エヌビディアのAI領域での強さはGPUだけではありません。AIの開発に欠かせないプラットフォームの提供も行っています。

生成AIは幻覚と呼ぶ症状を引き起こすことがあります。これは、AIが堂々ともっともらしい嘘を答えること。幻覚はChatGPTやアルファベットのBardなど、種類を問わずに起こります。例えば、Bardに「エヌビディアの業績は?」と問うと、売上高よりも営業利益が大きいデタラメな数字が、それらしい言葉を交えて返ってきます。

エヌビディアはAIの誤った情報を軽減するため、「ニーモ・ガードレール」をオープンソースで提供しました。これを利用することにより、AIチャットボットの制御機能を構築することができるのです。

AI開発に欠かせないハードとソフトの両方をサポート

エヌビディアを語る上で、プログラミングプラットフォームCUDAの存在は欠かせません。CUDAはGPUで複雑なプログラミングを行う際に必要なもので、2006年にエヌビディアが開発しました。CUDAの他にもOpenACCなどのGPU向けのプラットフォームはあります。しかし、複雑なアルゴリズムの構築や最適化を行うためには、エヌビディアのCUDAでなければ処理できません。

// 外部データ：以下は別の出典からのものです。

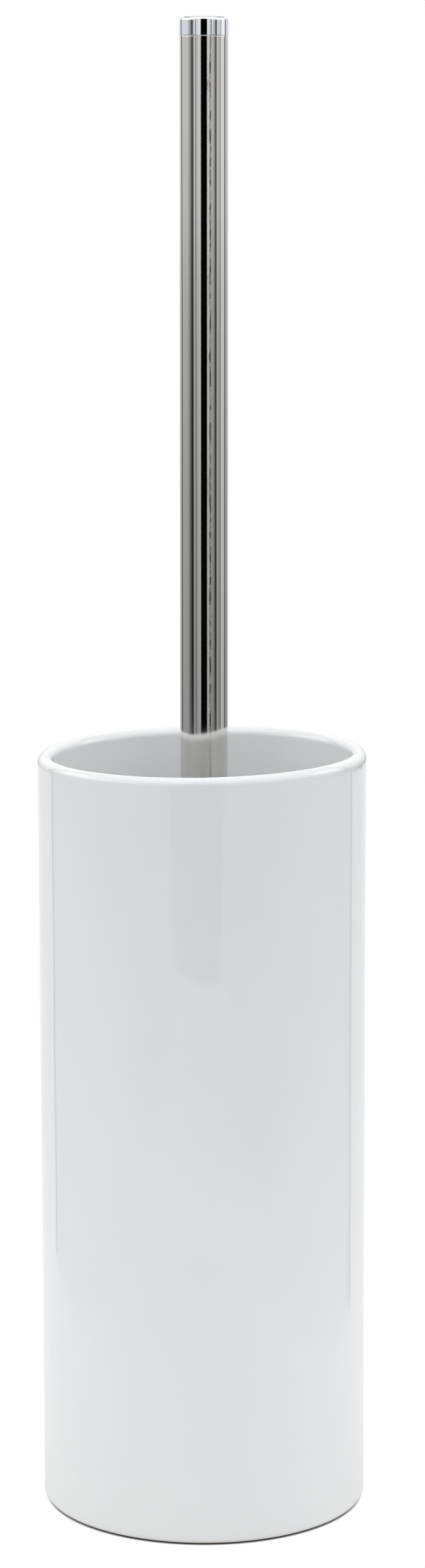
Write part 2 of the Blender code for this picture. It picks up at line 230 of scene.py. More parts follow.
def screw_rod(name, crest, root, low, high, datum, steps=COARSE):
    """A right-hand screw thread about the axis with rounded crests, cut flat at both ends."""
    crest_flat, root_flat = THREAD_PITCH / 8, THREAD_PITCH / 4
    flank = (THREAD_PITCH - crest_flat - root_flat) / 2
    ease = 0.12
    shoulder = root + (crest - root) * (1 - ease * 1.3)
    section = [
        (0.0, root),
        (flank * (1 - ease), shoulder),
        (flank + crest_flat * 0.15, crest),
        (flank + crest_flat * 0.85, crest),
        (flank + crest_flat + flank * ease, shoulder),
        (2 * flank + crest_flat, root),
        (THREAD_PITCH, root),
    ]
    first = math.floor((low - datum) / THREAD_PITCH) - 1
    turns = math.ceil((high - datum) / THREAD_PITCH) + 1 - first
    mesh = bpy.data.meshes.new(name)
    points = [(r, 0, datum + first * THREAD_PITCH + h) for h, r in section]
    mesh.from_pydata(points, [(i, i + 1) for i in range(len(points) - 1)], [])
    obj = bpy.data.objects.new(name, mesh)
    bpy.context.scene.collection.objects.link(obj)
    screw = obj.modifiers.new("thread", "SCREW")
    screw.axis = "Z"
    screw.steps = screw.render_steps = steps
    screw.iterations = turns
    screw.screw_offset = THREAD_PITCH
    screw.use_merge_vertices = True
    screw.merge_threshold = ON_AXIS
    rod = evaluated_mesh(obj)
    bpy.data.objects.remove(obj)
    body = bmesh.new()
    body.from_mesh(rod)
    bmesh.ops.remove_doubles(body, verts=body.verts, dist=ON_AXIS)
    for height, up in ((low, -1), (high, 1)):
        parts = body.verts[:] + body.edges[:] + body.faces[:]
        plane = {"plane_co": (0, 0, height), "plane_no": (0, 0, up)}
        cut = bmesh.ops.bisect_plane(body, geom=parts, clear_outer=True, **plane)
        rim = [item for item in cut["geom_cut"] if isinstance(item, bmesh.types.BMEdge)]
        bmesh.ops.edgeloop_fill(body, edges=rim)
    bmesh.ops.recalc_face_normals(body, faces=body.faces)
    body.to_mesh(rod)
    body.free()
    return finished(name, rod)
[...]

イーロン・マスク氏がAIへの参入を宣言し、メタ、アリババもそれに続きました。日本でもサイバーエージェント、NTT、富士通、日立などがこの分野で有力視されています。更に数多くのスタートアップが参入するのは確実でしょう。

エヌビディアはハードとソフトの両面で、AI開発に欠かせない技術を提供しています。